### GIVEN TASK:
Write out exactly the lines that run from the line containing "translate([-sheet_length / 2, -sheet_width" through the line containing "zip(*points))), Vector(map(max, zip(*points)))"; both end lines belong to the answer.

### DATA EXCERPT:
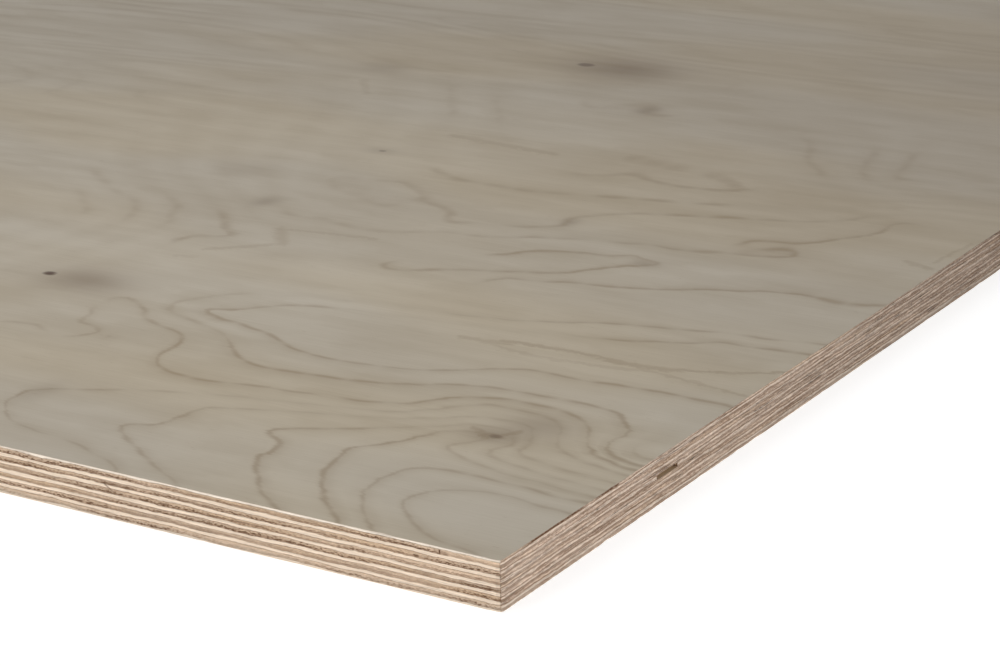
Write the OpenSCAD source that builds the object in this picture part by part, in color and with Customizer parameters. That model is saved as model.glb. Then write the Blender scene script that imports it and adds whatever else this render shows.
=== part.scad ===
// Plywood sheet: a full sheet of 18 mm birch plywood, built up from thirteen
// thin veneers. Each veneer has its grain across the one below it, and both
// faces have their grain along the sheet.
//
// Millimetres. X runs along the sheet, Y across it, and Z is up. The sheet
// lies flat with its back on z = 0, and its middle is over the origin.
//
// The veneers lie face to face. The glue between them is a film that adds
// nothing to the thickness. They are counted from the face down: the face
// veneer is 1, the crossbands are the even ones, and the back is the last.

/* [Sheet] */
// Length of the sheet, along the grain of its faces
sheet_length = 2440; // [600:10:3660]
// Width of the sheet, across the grain of its faces
sheet_width = 1220; // [300:10:1830]
// Number of veneers, an odd number
ply_count = 13; // [7:2:21]

/* [Veneers] */
// Thickness of the face and back veneers, after sanding
outer_thickness = 0.8; // [0.5:0.05:1.5]
// Thickness of a crossband, with its grain across the sheet
crossband_thickness = 1.7; // [1:0.05:3]
// Thickness of an inner veneer with its grain along the sheet
long_thickness = 1.24; // [1:0.02:3]

/* [Knot hole] */
// Crossband that has an open knot hole at the right-hand short edge
knot_ply = 6; // [2:2:6]
// Diameter of the knot hole
knot_diameter = 16; // [8:1:30]
// Distance of its middle in from the short edge, which cuts it open
knot_inset = 3; // [0:0.5:3.5]
// Distance of its middle from the front long edge
knot_from_front = 109; // [20:1:280]

/* [Hidden] */
crossband_count = (ply_count - 1) / 2;
inner_long_count = (ply_count - 3) / 2;
// Thickness of the whole sheet: 18 mm as set above
sheet_thickness = 2 * outer_thickness
    + crossband_count * crossband_thickness
    + inner_long_count * long_thickness;
// How far the knot hole's cutter runs past each side of its veneer
overrun = 1;
$fn = 48;

function is_outer(n) = n == 1 || n == ply_count;
function is_crossband(n) = n % 2 == 0;
function two_digits(n) = n < 10 ? str("0", n) : str(n);

function ply_thickness(n) =
    is_outer(n) ? outer_thickness
    : is_crossband(n) ? crossband_thickness
    : long_thickness;

function ply_bottom(n) = n == ply_count ? 0 : ply_bottom(n + 1) + ply_thickness(n + 1);

function ply_name(n) =
    n == 1 ? "face_veneer"
    : n == ply_count ? "back_veneer"
    : str(is_crossband(n) ? "crossband_" : "long_ply_", two_digits(n));

// One whole veneer, at its place in the sheet
module veneer(n) {
    translate([-sheet_length / 2, -sheet_width / 2, ply_bottom(n)])
        cube([sheet_length, sheet_width, ply_thickness(n)]);
}

// The open knot hole, as a cutter through the veneer that has it
module knot_hole(n) {
    translate([
        sheet_length / 2 - knot_inset,
        knot_from_front - sheet_width / 2,
        ply_bottom(n) - overrun
    ])
        cylinder(d = knot_diameter, h = ply_thickness(n) + 2 * overrun);
}

module face_veneer() {
    color("#a99f8f") veneer(1);
}

module crossband(n) {
    color("#b79e80")
        difference() {
            veneer(n);
            if (n == knot_ply) knot_hole(n);
        }
}

module long_grain_ply(n) {
    color("#ead6bd") veneer(n);
}

module back_veneer() {
    color("#b3a893") veneer(ply_count);
}

face_veneer();
for (n = [2 : 2 : ply_count - 1]) crossband(n);
for (n = [3 : 2 : ply_count - 2]) long_grain_ply(n);
back_veneer();
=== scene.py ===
"""Looks of a full sheet of birch plywood that lies flat, face up, on a pale floor.

Metres. X runs along the sheet and along the grain of both faces, Y runs across it, Z is up.
The corner where the front long edge (lowest y) meets the right-hand short edge (highest x) is the
near corner, and marks on the faces and edges are placed from it.
"""

import logging
import math
import random
from dataclasses import dataclass, field
from enum import Enum
from typing import Any, Union

import bmesh
import bpy
import numpy as np
from mathutils import Matrix, Vector


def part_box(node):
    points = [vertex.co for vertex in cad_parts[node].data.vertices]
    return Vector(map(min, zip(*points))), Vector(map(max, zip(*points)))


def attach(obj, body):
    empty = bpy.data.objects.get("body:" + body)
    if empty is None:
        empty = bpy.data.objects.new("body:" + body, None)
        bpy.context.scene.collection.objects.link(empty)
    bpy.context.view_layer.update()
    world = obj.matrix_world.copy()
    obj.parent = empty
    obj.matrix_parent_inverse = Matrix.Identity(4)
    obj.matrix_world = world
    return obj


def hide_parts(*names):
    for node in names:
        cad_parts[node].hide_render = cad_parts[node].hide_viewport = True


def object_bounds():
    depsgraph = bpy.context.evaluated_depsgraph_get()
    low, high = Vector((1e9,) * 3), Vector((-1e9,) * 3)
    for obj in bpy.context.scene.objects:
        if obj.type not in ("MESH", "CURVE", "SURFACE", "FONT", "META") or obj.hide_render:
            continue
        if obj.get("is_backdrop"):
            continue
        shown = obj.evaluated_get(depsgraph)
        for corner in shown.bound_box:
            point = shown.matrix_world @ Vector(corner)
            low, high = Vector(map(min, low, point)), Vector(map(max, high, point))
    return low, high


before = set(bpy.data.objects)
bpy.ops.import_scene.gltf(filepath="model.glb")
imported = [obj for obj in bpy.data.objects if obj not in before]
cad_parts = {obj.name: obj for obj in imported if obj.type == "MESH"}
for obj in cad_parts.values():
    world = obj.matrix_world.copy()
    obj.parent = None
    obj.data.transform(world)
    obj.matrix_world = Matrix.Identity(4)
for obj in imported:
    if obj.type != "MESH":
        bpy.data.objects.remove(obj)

log = logging.getLogger("plywood")

MM = 0.001
# Heights this near each other count as level.
FLUSH = 0.01 * MM
# Points this near the plane of an edge are part of it.
ON_EDGE = 0.5 * MM

Colour = tuple[float, float, float]


# ---------------------------------------------------------------- shader maths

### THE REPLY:
    translate([-sheet_length / 2, -sheet_width / 2, ply_bottom(n)])
        cube([sheet_length, sheet_width, ply_thickness(n)]);
}

// The open knot hole, as a cutter through the veneer that has it
module knot_hole(n) {
    translate([
        sheet_length / 2 - knot_inset,
        knot_from_front - sheet_width / 2,
        ply_bottom(n) - overrun
    ])
        cylinder(d = knot_diameter, h = ply_thickness(n) + 2 * overrun);
}

module face_veneer() {
    color("#a99f8f") veneer(1);
}

module crossband(n) {
    color("#b79e80")
        difference() {
            veneer(n);
            if (n == knot_ply) knot_hole(n);
        }
}

module long_grain_ply(n) {
    color("#ead6bd") veneer(n);
}

module back_veneer() {
    color("#b3a893") veneer(ply_count);
}

face_veneer();
for (n = [2 : 2 : ply_count - 1]) crossband(n);
for (n = [3 : 2 : ply_count - 2]) long_grain_ply(n);
back_veneer();
=== scene.py ===
"""Looks of a full sheet of birch plywood that lies flat, face up, on a pale floor.

Metres. X runs along the sheet and along the grain of both faces, Y runs across it, Z is up.
The corner where the front long edge (lowest y) meets the right-hand short edge (highest x) is the
near corner, and marks on the faces and edges are placed from it.
"""

import logging
import math
import random
from dataclasses import dataclass, field
from enum import Enum
from typing import Any, Union

import bmesh
import bpy
import numpy as np
from mathutils import Matrix, Vector


def part_box(node):
    points = [vertex.co for vertex in cad_parts[node].data.vertices]
    return Vector(map(min, zip(*points))), Vector(map(max, zip(*points)))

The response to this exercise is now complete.